Q. Um, actually, that was me. I really disliked your
performance at Lollapalooza in 2005, but I respected the passion of the fans
who disagreed with me, so I thought it would only be fair for us to chat.
A. [Laughs] Well, it's apples and oranges, and there is something
out there for everyone!
REASONS FOR LIVING
Time for some recent releases flying below the radar; first up: "...Until
We Felt Red" (Velour), the third album from New York singer-songwriter Kaki
King. Produced by Chicagoan John McEntire, it enhances King's breathy vocals
and quiet, sensual songs with sometimes lush orchestration and mysterious
electronic backdrops. Unfortunately, fans will have to wait to see her live
until she performs at Schubas on Oct. 14.

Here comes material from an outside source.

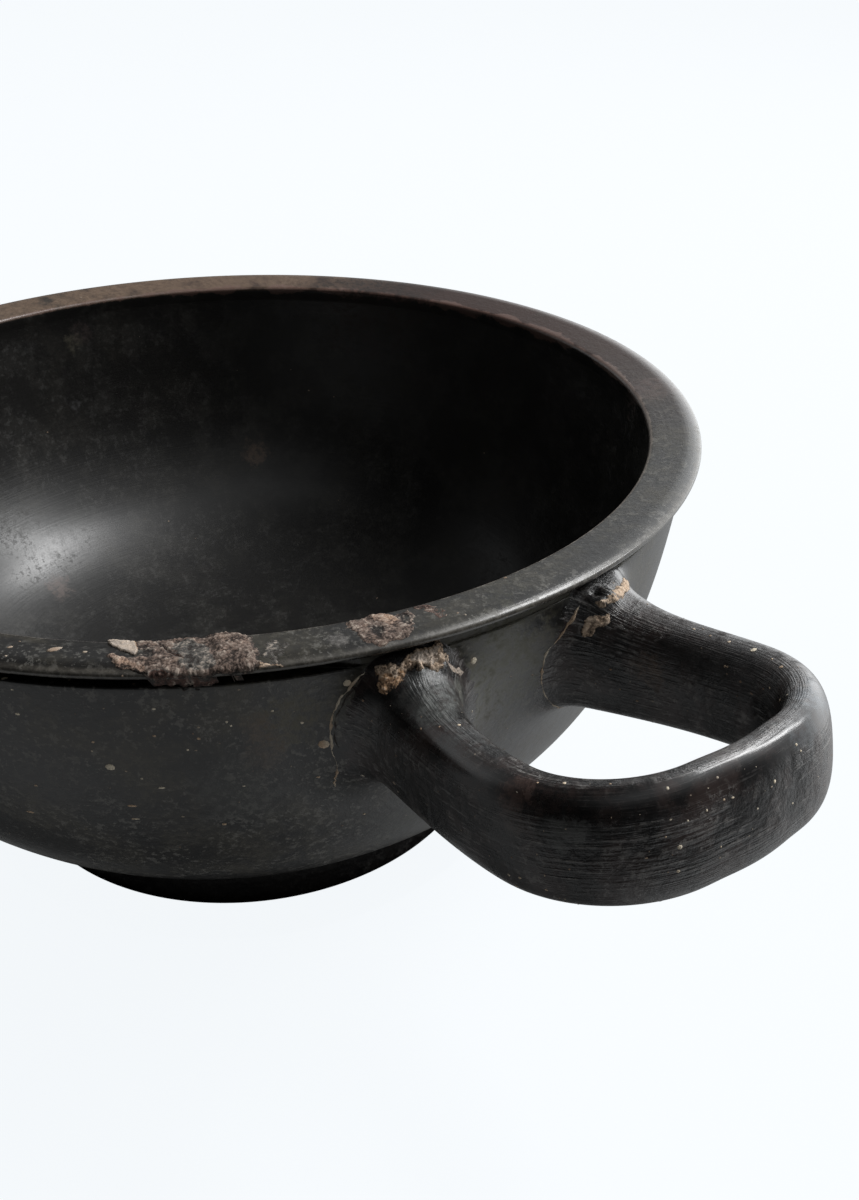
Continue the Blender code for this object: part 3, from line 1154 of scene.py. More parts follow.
@dataclass
class Crust:
    """A hard crust of lime and earth on the vessel's skin, in millimetres and degrees."""

    name: str
    centre: tuple[float, float, float]
    azimuth: float
    elevation: float
    zones: tuple[Zone, ...]
    spacing: float = 0.09
    ragged: float = 0.42
    lump_size: float = 0.52
    sunk: float = 0.20
    seed: int = 3
    margin: float = 1.1
    shelter: float = 0.55
    evenness: float = 0.3
    buried: float = 0.5
    clearance: float = 8.0
    steepest: float = 0.3
    barely_covered: float = 0.15
    sheltered_drop: float = 0.35
    outer_reach: float = 0.5

    def __post_init__(self) -> None:
        """Sets up the flat guide's three directions."""
        self.facing = np.array(direction(self.azimuth, self.elevation))
        self.along = np.array(direction(self.azimuth + 90.0, 0.0))
        self.up = np.cross(self.facing, self.along)

    def build(self, skin: BVHTree, finish: Material) -> Object:
        """Grows the crust on the skin.

        Args:
            skin: The vessel's search tree.
            finish: The crust's material.

        Returns:
            The crust as a closed shell whose lower side lies inside the wall.
        """
        corners = np.array([corner for zone in self.zones for corner in zone.outline])
        low, high = corners.min(axis=0) - self.margin, corners.max(axis=0) + self.margin
        steps = np.ceil((high - low) / self.spacing).astype(int)
        sides = [low[k] + np.arange(steps[k]) * self.spacing for k in range(2)]
        u, v = np.meshgrid(*sides, indexing="ij")
        depth, facing = self._feel(skin, u, v)
        seen = np.isfinite(depth)
        cover, proud, relief, tone = self._layers(u, v, self._place(u, v, np.where(seen, depth, 0.0)))
        filled = np.maximum(depth, blurred(depth, self.shelter / self.spacing))
        sheltered = (cover < self.barely_covered) & (filled - depth > self.sheltered_drop)
        depth = np.where(seen, depth + (filled - depth) * np.clip(cover, 0.0, 1.0), np.nan)
        parts = [blurred(facing[..., k], self.evenness / self.spacing) for k in range(3)]
        normal = unit_rows(np.stack(parts, -1))
        flat = self._place(u, v, np.where(seen, depth, 0.0))
        keep = self._kept_cells(seen & (cover > -self.outer_reach) & ~sheltered, depth, cover)
        crust = self._shell(flat + normal * proud[..., None], flat - normal * self.buried, keep, finish)
        for label, grid in (("relief", relief), ("tone", tone), ("inside", np.clip(cover, -1.0, 2.0))):
            store(crust.data, label, np.tile(grid[corners_of(keep)], 2))
        return crust

    def _place(self, u: np.ndarray, v: np.ndarray, depth: np.ndarray) -> np.ndarray:
        """Gives the places, in millimetres, of points on the guide."""
        start = np.array(self.centre)
        return start + u[..., None] * self.along + v[..., None] * self.up + depth[..., None] * self.facing

    def _feel(self, skin: BVHTree, u: np.ndarray, v: np.ndarray) -> tuple[np.ndarray, np.ndarray]:
        """Finds the skin under each point of the guide.

        Args:
            skin: The vessel's search tree.
            u: Places along the guide.
            v: Places up the guide.

        Returns:
            The skin's height above the guide, nan where there is none near, and its normals.
        """
        start = self._place(u, v, np.full(u.shape, self.clearance)) * MM
        inwards = Vector(-self.facing)
        depth = np.full(u.shape, np.nan)
        facing = np.zeros(u.shape + (3,))
        for cell in np.ndindex(*u.shape):
            spot, normal, _, distance = skin.ray_cast(Vector(start[cell]), inwards)
            if spot is not None and distance < 2.5 * self.clearance * MM:
                depth[cell] = self.clearance - distance / MM
                facing[cell] = normal
        return depth, facing

    def _layers(self, u: np.ndarray, v: np.ndarray, place: np.ndarray) -> tuple[np.ndarray, ...]:
        """Lays the zones over each other.

        Args:
            u: Places along the guide.
            v: Places up the guide.
            place: The skin's points under them, in millimetres.

        Returns:
            How far inside the crust each point is, its height, its lumps' share and its tone.
        """
        grain = Grain(self.seed)
        solid = place.reshape(-1, 3)
        wander = (grain.layered(solid, 1.5, 5) * self.ragged).reshape(u.shape)
        sizes = (self.lump_size, self.lump_size / 1.8)
        billows = sum(np.abs(grain.smooth(solid + 11.3 * i, sizes[i])) / 1.4**i for i in range(2))
        rubble = grain.layered(solid + 5.7, self.lump_size * 1.9, 3)
        rolls = np.clip(billows * 0.62 + rubble * 0.42 + 0.2, 0.0, 1.2).reshape(u.shape)
        swell = grain.smooth(solid + 31.0, 2.3).reshape(u.shape)
        cover = np.full(u.shape, -9.0)
        proud = np.full(u.shape, -self.sunk)
        tone = np.full(u.shape, self.zones[0].tone.value)
        for zone in self.zones:
            inside = depth_inside(u, v, zone.outline) + wander * min(1.0, 4.0 * zone.edge)
            cover = np.maximum(cover, inside)
            share = eased(inside, -0.6 * zone.edge, 1.4 * zone.edge)
            height = zone.proud * (1.0 + 0.3 * swell) + zone.lumps * (rolls - 0.45)
            proud = proud + (height - proud) * share
            tone = tone + (zone.tone.value - tone) * eased(inside, -0.08, 0.08)
        return cover, proud, rolls, tone

    def _kept_cells(self, kept: np.ndarray, depth: np.ndarray, cover: np.ndarray) -> np.ndarray:
        """Picks the cells that the shell is made of.

        Args:
            kept: Which points may be used.
            depth: The height of the points above the guide.
            cover: How far inside the crust they are.

        Returns:
            The cells with four usable corners and no bare step, none touching at a corner alone.
        """
        rows, columns = kept.shape[0] - 1, kept.shape[1] - 1
        corners = [(slice(i, i + rows), slice(k, k + columns)) for i, k in np.ndindex(2, 2)]
        heights = np.stack([np.where(kept, depth, 0.0)[corner] for corner in corners])
        bare = np.stack([cover[corner] for corner in corners]).max(axis=0) < 0.1
        step = heights.max(axis=0) - heights.min(axis=0) > self.steepest
        cells = np.all([kept[corner] for corner in corners], axis=0) & ~(bare & step)
        for _ in range(40):
            one = cells[:-1, :-1] & cells[1:, 1:] & ~cells[1:, :-1] & ~cells[:-1, 1:]
            other = ~cells[:-1, :-1] & ~cells[1:, 1:] & cells[1:, :-1] & cells[:-1, 1:]
            if not (one.any() or other.any()):
                break
            cells[:-1, :-1] &= ~one
            cells[1:, :-1] &= ~other
        return cells

    def _shell(self, top: np.ndarray, base: np.ndarray, cells: np.ndarray, finish: Material) -> Object:
        """Closes two grids of points into one shell.

        Args:
            top: The upper points, in millimetres.
            base: The lower points, in millimetres.
            cells: Which cells of the grids are kept.
            finish: The crust's material.

        Returns:
            The shell, in metres.
        """
        used = corners_of(cells)
        count = int(used.sum())
        number = np.full(used.shape, -1)
        number[used] = np.arange(count)
        i, k = np.nonzero(cells)
        quads = np.stack([number[i, k], number[i + 1, k], number[i + 1, k + 1], number[i, k + 1]], -1)
        faces = quads.tolist() + (quads[:, ::-1] + count).tolist()
        edges: dict[tuple[int, int], None] = {}
        for quad in quads.tolist():
            for first, second in zip(quad, quad[1:] + quad[:1]):
                if (second, first) in edges:
                    del edges[(second, first)]
                else:
                    edges[(first, second)] = None
        faces += [[second, first, first + count, second + count] for first, second in edges]
        points = np.concatenate([top[used], base[used]]) * MM
        crust = add_mesh(self.name, points.tolist(), [], faces, finish)
        crust.data.shade_smooth()
        return crust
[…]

The Serge Gainsbourg revival continues with "Monsieur Gainsbourg
Revisited" (Verve), which finds cutting-edge musicians covering the timeless
pop songs of the legendary, lecherous Frenchman. Among the keepers: Franz
Ferdinand and Gainsbourg's old partner Jane Birkin ("A Song for Sorry
Angel"); Portishead ("Requiem for Anna"); Cat Power ("Je t'aime moi non
plus") and former Smashing Pumpkin James Iha dueting with Kazu Makino ("The
Ballad of Bonnie and Clyde").
Finally, we have two bands with flamboyant female leaders that could
play as shtick but ultimately thrive because of strong songwriting.
Horrorpops is a Danish pyschobilly band led by vocalist and standup bassist
Patricia Day, who's never sounded sexier or more dangerous than on "Bring It
On!" (Epitaph), produced by Bad Religion's Brett Gurewitz. Meanwhile,
Chantal Claret of New York New Wave revivalists Morningwood proclaims
herself "the Mae West of rock 'n' roll," though the flashy-trash/jailbait
vibe she conjures on the group's self-titled Capitol debut has more in
common with vintage Joan Jett, circa pioneering femme fatales the Runaways.
Tunes like "Nth Degree" and "Jetsetter" are like M&M's: All sugar, no
nutritional value, but absolutely addictive and utterly irresistible.